RAW DATA ->
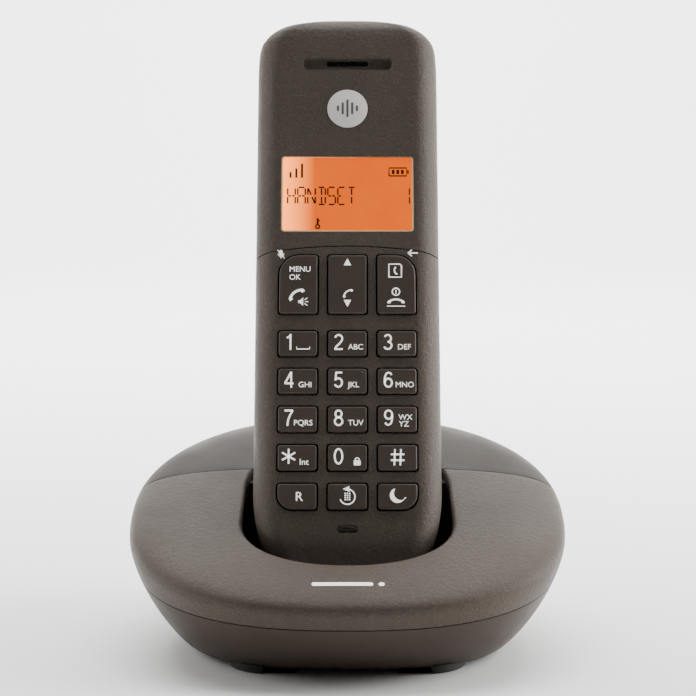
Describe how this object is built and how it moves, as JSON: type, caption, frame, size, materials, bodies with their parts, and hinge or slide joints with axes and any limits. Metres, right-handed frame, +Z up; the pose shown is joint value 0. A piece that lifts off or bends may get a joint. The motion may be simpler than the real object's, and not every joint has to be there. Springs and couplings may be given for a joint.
{
  "type": "cordless phone with base",
  "caption": "Cordless phone handset standing in a rounded charging base, with a lit display, raised keys and a sloping cradle.",
  "frame": {"origin": "bottom centre of the whole phone's box, on the surface that the base's feet stand on", "axes": "+Z up, +X to the right as the user faces the keys, +Y away from the user; the handset leans back towards +Y"},
  "size_m": [0.1128, 0.0992, 0.1607],
  "materials": {
    "cover": "fine sparkle-grain moulded plastic, warm grey-brown",
    "rear_cover": "smooth satin moulded plastic, darker warm grey",
    "shell": "smooth satin moulded plastic, dark brown-grey",
    "well": "dark matt moulded plastic",
    "face": "coarse-grained moulded plastic, dark brown-grey",
    "key_cap": "satin key caps with white printing",
    "display": "clear window over an orange lit display",
    "white": "white printed disc",
    "rubber": "dark moulded rubber",
    "board": "circuit board laminate",
    "metal": "plated metal",
    "cell": "plain green battery sleeve",
    "socket": "black socket housing"
  },
  "bodies": {
    "base": {"base_lower_shell": "shell", "base_front_cover": "cover", "base_rear_cover": "rear_cover", "cradle_well": "well", "base_circuit_board": "board", "line_socket": "socket", "power_socket": "socket", "page_switch": "socket", "foot_front_left": "rubber", "foot_front_right": "rubber", "foot_rear_left": "rubber", "foot_rear_right": "rubber", "base_screw_front_left": "metal", "base_screw_front_right": "metal", "base_screw_rear_left": "metal", "base_screw_rear_right": "metal"},
    "page_button": {"page_button": "rubber"},
    "charge_contact_left": {"charge_contact_left": "metal"},
    "charge_contact_right": {"charge_contact_right": "metal"},
    "handset": {"handset_face_upper": "face", "handset_face_lower": "face", "handset_back_shell": "face", "display_window": "display", "display_module": "metal", "badge_disc": "white", "earpiece_insert": "rubber", "earpiece_receiver": "metal", "microphone": "metal", "keypad_mat": "rubber", "handset_circuit_board": "board", "battery_cell_left": "cell", "battery_cell_right": "cell", "battery_contact_lower": "metal", "battery_contact_upper": "metal", "charge_pad_left": "metal", "charge_pad_right": "metal", "case_screw_left": "metal", "case_screw_right": "metal", "loudspeaker": "metal"},
    "battery_door": {"battery_door": "face"},
    "key_1": {"key_1": "key_cap"},
    "key_2": {"key_2": "key_cap"},
    "key_3": {"key_3": "key_cap"},
    "key_4": {"key_4": "key_cap"},
    "key_5": {"key_5": "key_cap"},
    "key_6": {"key_6": "key_cap"},
    "key_7": {"key_7": "key_cap"},
    "key_8": {"key_8": "key_cap"},
    "key_9": {"key_9": "key_cap"},
    "key_star": {"key_star": "key_cap"},
    "key_0": {"key_0": "key_cap"},
    "key_hash": {"key_hash": "key_cap"},
    "key_low_left": {"key_low_left": "key_cap"},
    "key_low_middle": {"key_low_middle": "key_cap"},
    "key_low_right": {"key_low_right": "key_cap"},
    "key_function_left": {"key_function_left": "key_cap"},
    "key_function_middle": {"key_function_middle": "key_cap"},
    "key_function_right": {"key_function_right": "key_cap"}
  },
  "joints": [
    {"name": "handset_lift", "type": "slide", "parent": "base", "child": "handset", "axis": [0, 0.3665, 0.9304], "range_m": [0, 0.08]},
    {"name": "battery_door_slide", "type": "slide", "parent": "handset", "child": "battery_door", "axis": [0, -0.3665, -0.9304], "range_m": [0, 0.005]},
    {"name": "page_button_press", "type": "slide", "parent": "base", "child": "page_button", "axis": [0, 0.1889, -0.982], "range_m": [0, 0.001], "stiffness_N_per_m": 400},
    {"name": "charge_contact_left_press", "type": "slide", "parent": "base", "child": "charge_contact_left", "axis": [0, 0.9304, -0.3665], "range_m": [0, 0.001], "stiffness_N_per_m": 400},
    {"name": "charge_contact_right_press", "type": "slide", "parent": "base", "child": "charge_contact_right", "axis": [0, 0.9304, -0.3665], "range_m": [0, 0.001], "stiffness_N_per_m": 400},
    {"name": "key_1_press", "type": "slide", "parent": "handset", "child": "key_1", "axis": [0, 0.9304, -0.3665], "range_m": [0, 0.0006], "stiffness_N_per_m": 400},
    {"name": "key_2_press", "type": "slide", "parent": "handset", "child": "key_2", "axis": [0, 0.9304, -0.3665], "range_m": [0, 0.0006], "stiffness_N_per_m": 400},
    {"name": "key_3_press", "type": "slide", "parent": "handset", "child": "key_3", "axis": [0, 0.9304, -0.3665], "range_m": [0, 0.0006], "stiffness_N_per_m": 400},
    {"name": "key_4_press", "type": "slide", "parent": "handset", "child": "key_4", "axis": [0, 0.9304, -0.3665], "range_m": [0, 0.0006], "stiffness_N_per_m": 400},
    {"name": "key_5_press", "type": "slide", "parent": "handset", "child": "key_5", "axis": [0, 0.9304, -0.3665], "range_m": [0, 0.0006], "stiffness_N_per_m": 400},
    {"name": "key_6_press", "type": "slide", "parent": "handset", "child": "key_6", "axis": [0, 0.9304, -0.3665], "range_m": [0, 0.0006], "stiffness_N_per_m": 400},
    {"name": "key_7_press", "type": "slide", "parent": "handset", "child": "key_7", "axis": [0, 0.9304, -0.3665], "range_m": [0, 0.0006], "stiffness_N_per_m": 400},
    {"name": "key_8_press", "type": "slide", "parent": "handset", "child": "key_8", "axis": [0, 0.9304, -0.3665], "range_m": [0, 0.0006], "stiffness_N_per_m": 400},
    {"name": "key_9_press", "type": "slide", "parent": "handset", "child": "key_9", "axis": [0, 0.9304, -0.3665], "range_m": [0, 0.0006], "stiffness_N_per_m": 400},
    {"name": "key_star_press", "type": "slide", "parent": "handset", "child": "key_star", "axis": [0, 0.9304, -0.3665], "range_m": [0, 0.0006], "stiffness_N_per_m": 400},
    {"name": "key_0_press", "type": "slide", "parent": "handset", "child": "key_0", "axis": [0, 0.9304, -0.3665], "range_m": [0, 0.0006], "stiffness_N_per_m": 400},
    {"name": "key_hash_press", "type": "slide", "parent": "handset", "child": "key_hash", "axis": [0, 0.9304, -0.3665], "range_m": [0, 0.0006], "stiffness_N_per_m": 400},
    {"name": "key_low_left_press", "type": "slide", "parent": "handset", "child": "key_low_left", "axis": [0, 0.9304, -0.3665], "range_m": [0, 0.0006], "stiffness_N_per_m": 400},
    {"name": "key_low_middle_press", "type": "slide", "parent": "handset", "child": "key_low_middle", "axis": [0, 0.9304, -0.3665], "range_m": [0, 0.0006], "stiffness_N_per_m": 400},
    {"name": "key_low_right_press", "type": "slide", "parent": "handset", "child": "key_low_right", "axis": [0, 0.9304, -0.3665], "range_m": [0, 0.0006], "stiffness_N_per_m": 400},
    {"name": "key_function_left_rock", "type": "hinge", "parent": "handset", "child": "key_function_left", "pos_m": [-0.01263, 0.00095, 0.09159], "axis": [1, 0, 0], "range_deg": [-3, 3], "stiffness_Nm_per_rad": 0.05},
    {"name": "key_function_middle_rock", "type": "hinge", "parent": "handset", "child": "key_function_middle", "pos_m": [0, 0.00095, 0.09159], "axis": [1, 0, 0], "range_deg": [-3, 3], "stiffness_Nm_per_rad": 0.05},
    {"name": "key_function_right_rock", "type": "hinge", "parent": "handset", "child": "key_function_right", "pos_m": [0.01263, 0.00095, 0.09159], "axis": [1, 0, 0], "range_deg": [-3, 3], "stiffness_Nm_per_rad": 0.05}
  ]
}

SET EXERCISE ->
Of all the lines above, how many contain the word "that"? Give the number and nothing else.

RIGHT ANSWER ->
2